# [OBJECTIVE]
Extract the complete listing and output it unchanged.

# [DATA SEGMENT]
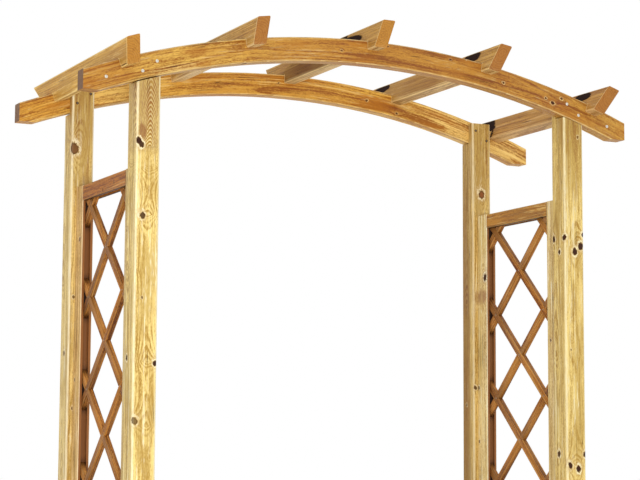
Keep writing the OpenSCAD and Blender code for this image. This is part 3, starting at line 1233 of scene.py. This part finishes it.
def cut(net, geometry, cutters):
    """Geometry with the cutters taken away."""
    sockets = {"Mesh 1": geometry, "Mesh 2": cutters}
    return net.node("GeometryNodeMeshBoolean", {"operation": "DIFFERENCE"}, sockets)


def joined(net, *shapes):
    """Shapes in one piece of geometry."""
    return net.node("GeometryNodeJoinGeometry", None, {"Geometry": list(shapes)})


def covered(net, geometry, material):
    """Geometry in a material."""
    sockets = {"Geometry": geometry, "Material": material}
    return net.node("GeometryNodeSetMaterial", None, sockets)


def stored(net, geometry, name, kind, value):
    """Geometry that keeps a value in its mesh, for a material."""
    sockets = {"Geometry": geometry, "Name": name, "Value": value}
    return net.node("GeometryNodeStoreNamedAttribute", {"data_type": kind}, sockets)


# ---------------------------------------------------------------- lattices


NOTCHES_PER_SLAT = 3
EDGE_STEPS = 3
CUTTER_WIDTHS = 3.0  # length of a notch's cutter, in widths of a slat
SLAT_SEED = 210.0
SLAT_HEART = (18.0, -26.0)
OTHER_SIDE_SLATS = 20.0  # keeps the numbers of the two lattices' slats apart


def one_slat(net, use):
    """A slat along the Y axis with eased edges."""
    half = use["Length"] * 0.5
    line = net.node("GeometryNodeCurvePrimitiveLine", None, {
        "Start": net.point(0.0, 0.0 - half, 0.0), "End": net.point(0.0, half, 0.0)})
    outline = net.node("GeometryNodeCurvePrimitiveQuadrilateral", None, {
        "Width": use["Thickness"], "Height": use["Width"]})
    outline = net.node("GeometryNodeFilletCurve", {"mode": "POLY"}, {
        "Curve": outline, "Radius": use["Edge"], "Count": EDGE_STEPS})
    return net.node("GeometryNodeCurveToMesh", None, {
        "Curve": line, "Profile Curve": outline, "Fill Caps": True})


def slat_grain(net, use, slats, rise):
    """Slats that keep each point's place on the slat's own axes, and the slat's number."""
    place = net.vector("SUBTRACT", net.node("GeometryNodeInputPosition"), use["Middle"])
    x, y, z = net.parts(place)
    sine = use["Slope"].through("SINE") * rise
    cosine = use["Slope"].through("COSINE")
    along = y * cosine + z * sine
    across = z * cosine - y * sine
    spacing = use["Pitch"] * cosine
    number = (across / spacing).through("ROUND")
    grain = net.point(x, across - number * spacing, along)
    slats = stored(net, slats, "grain", "FLOAT_VECTOR", grain)
    number = number + 0.5 * rise + use["Facing"] * OTHER_SIDE_SLATS
    return stored(net, slats, "slat", "FLOAT", number)


def slat_tree():
    """Slats on the slant in two directions, halved into each other, cut to an opening."""
    net, use = new_tree("slat_grid", {
        "Width": "Float", "Thickness": "Float", "Edge": "Float", "Length": "Float",
        "Pitch": "Float", "Slope": "Float", "Gap": "Float", "Count": "Int",
        "Middle": "Vector", "Opening": "Vector", "Opening Middle": "Vector",
        "Facing": "Float", "Material": "Material",
    })
    slat = one_slat(net, use)
    slope = use["Slope"]
    step = use["Pitch"] / (slope.through("SINE") * 2.0)
    crossings = net.node("GeometryNodeMeshLine", None, {
        "Count": NOTCHES_PER_SLAT, "Start Location": net.point(0.0, 0.0 - step, 0.0),
        "Offset": net.point(0.0, step, 0.0)})
    cutter = net.node("GeometryNodeMeshCube", None, {
        "Size": net.point(
            use["Thickness"], use["Width"] * CUTTER_WIDTHS, use["Width"] + use["Gap"])})
    lift = net.point(0.0, 0.0, use["Pitch"])
    row = net.node("GeometryNodeMeshLine", None, {
        "Count": use["Count"] + 2, "Start Location": net.vector("SUBTRACT", use["Middle"], lift),
        "Offset": lift})
    opening = net.node("GeometryNodeMeshCube", None, {"Size": use["Opening"]})
    opening = moved(net, opening, translation=use["Opening Middle"])

    families = []
    for rise in (1.0, -1.0):
        side = use["Facing"] * rise * (use["Thickness"] - use["Gap"]) * 0.5
        notches = real(net, copies(net, crossings, cutter, turned(net, slope * (-2.0 * rise))))
        notches = moved(net, notches, translation=net.point(side, 0.0, 0.0))
        halved = cut(net, slat, notches)
        slats = real(net, copies(net, row, halved, turned(net, slope * rise)))
        slats = net.node("GeometryNodeMeshBoolean", {"operation": "INTERSECT"}, {
            "Mesh 2": [slats, opening]})
        families.append(slat_grain(net, use, slats, rise))
    grid = real(net, joined(net, *families))
    return end_tree(net, covered(net, grid, use["Material"]))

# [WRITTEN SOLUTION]
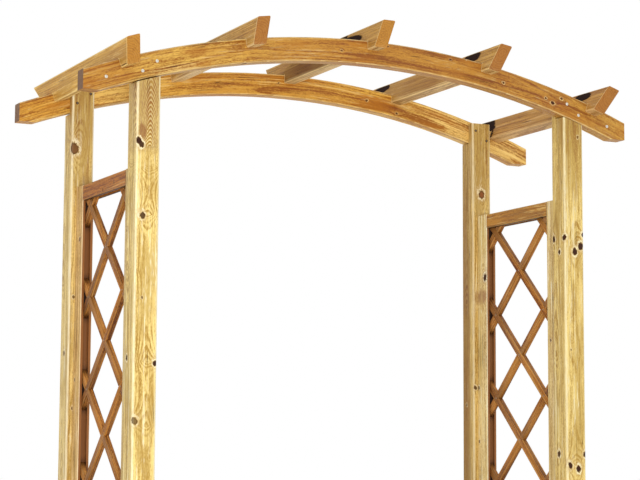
Keep writing the OpenSCAD and Blender code for this image. This is part 3, starting at line 1233 of scene.py. This part finishes it.
def cut(net, geometry, cutters):
    """Geometry with the cutters taken away."""
    sockets = {"Mesh 1": geometry, "Mesh 2": cutters}
    return net.node("GeometryNodeMeshBoolean", {"operation": "DIFFERENCE"}, sockets)


def joined(net, *shapes):
    """Shapes in one piece of geometry."""
    return net.node("GeometryNodeJoinGeometry", None, {"Geometry": list(shapes)})


def covered(net, geometry, material):
    """Geometry in a material."""
    sockets = {"Geometry": geometry, "Material": material}
    return net.node("GeometryNodeSetMaterial", None, sockets)


def stored(net, geometry, name, kind, value):
    """Geometry that keeps a value in its mesh, for a material."""
    sockets = {"Geometry": geometry, "Name": name, "Value": value}
    return net.node("GeometryNodeStoreNamedAttribute", {"data_type": kind}, sockets)


# ---------------------------------------------------------------- lattices


NOTCHES_PER_SLAT = 3
EDGE_STEPS = 3
CUTTER_WIDTHS = 3.0  # length of a notch's cutter, in widths of a slat
SLAT_SEED = 210.0
SLAT_HEART = (18.0, -26.0)
OTHER_SIDE_SLATS = 20.0  # keeps the numbers of the two lattices' slats apart


def one_slat(net, use):
    """A slat along the Y axis with eased edges."""
    half = use["Length"] * 0.5
    line = net.node("GeometryNodeCurvePrimitiveLine", None, {
        "Start": net.point(0.0, 0.0 - half, 0.0), "End": net.point(0.0, half, 0.0)})
    outline = net.node("GeometryNodeCurvePrimitiveQuadrilateral", None, {
        "Width": use["Thickness"], "Height": use["Width"]})
    outline = net.node("GeometryNodeFilletCurve", {"mode": "POLY"}, {
        "Curve": outline, "Radius": use["Edge"], "Count": EDGE_STEPS})
    return net.node("GeometryNodeCurveToMesh", None, {
        "Curve": line, "Profile Curve": outline, "Fill Caps": True})


def slat_grain(net, use, slats, rise):
    """Slats that keep each point's place on the slat's own axes, and the slat's number."""
    place = net.vector("SUBTRACT", net.node("GeometryNodeInputPosition"), use["Middle"])
    x, y, z = net.parts(place)
    sine = use["Slope"].through("SINE") * rise
    cosine = use["Slope"].through("COSINE")
    along = y * cosine + z * sine
    across = z * cosine - y * sine
    spacing = use["Pitch"] * cosine
    number = (across / spacing).through("ROUND")
    grain = net.point(x, across - number * spacing, along)
    slats = stored(net, slats, "grain", "FLOAT_VECTOR", grain)
    number = number + 0.5 * rise + use["Facing"] * OTHER_SIDE_SLATS
    return stored(net, slats, "slat", "FLOAT", number)


def slat_tree():
    """Slats on the slant in two directions, halved into each other, cut to an opening."""
    net, use = new_tree("slat_grid", {
        "Width": "Float", "Thickness": "Float", "Edge": "Float", "Length": "Float",
        "Pitch": "Float", "Slope": "Float", "Gap": "Float", "Count": "Int",
        "Middle": "Vector", "Opening": "Vector", "Opening Middle": "Vector",
        "Facing": "Float", "Material": "Material",
    })
    slat = one_slat(net, use)
    slope = use["Slope"]
    step = use["Pitch"] / (slope.through("SINE") * 2.0)
    crossings = net.node("GeometryNodeMeshLine", None, {
        "Count": NOTCHES_PER_SLAT, "Start Location": net.point(0.0, 0.0 - step, 0.0),
        "Offset": net.point(0.0, step, 0.0)})
    cutter = net.node("GeometryNodeMeshCube", None, {
        "Size": net.point(
            use["Thickness"], use["Width"] * CUTTER_WIDTHS, use["Width"] + use["Gap"])})
    lift = net.point(0.0, 0.0, use["Pitch"])
    row = net.node("GeometryNodeMeshLine", None, {
        "Count": use["Count"] + 2, "Start Location": net.vector("SUBTRACT", use["Middle"], lift),
        "Offset": lift})
    opening = net.node("GeometryNodeMeshCube", None, {"Size": use["Opening"]})
    opening = moved(net, opening, translation=use["Opening Middle"])

    families = []
    for rise in (1.0, -1.0):
        side = use["Facing"] * rise * (use["Thickness"] - use["Gap"]) * 0.5
        notches = real(net, copies(net, crossings, cutter, turned(net, slope * (-2.0 * rise))))
        notches = moved(net, notches, translation=net.point(side, 0.0, 0.0))
        halved = cut(net, slat, notches)
        slats = real(net, copies(net, row, halved, turned(net, slope * rise)))
        slats = net.node("GeometryNodeMeshBoolean", {"operation": "INTERSECT"}, {
            "Mesh 2": [slats, opening]})
        families.append(slat_grain(net, use, slats, rise))
    grid = real(net, joined(net, *families))
    return end_tree(net, covered(net, grid, use["Material"]))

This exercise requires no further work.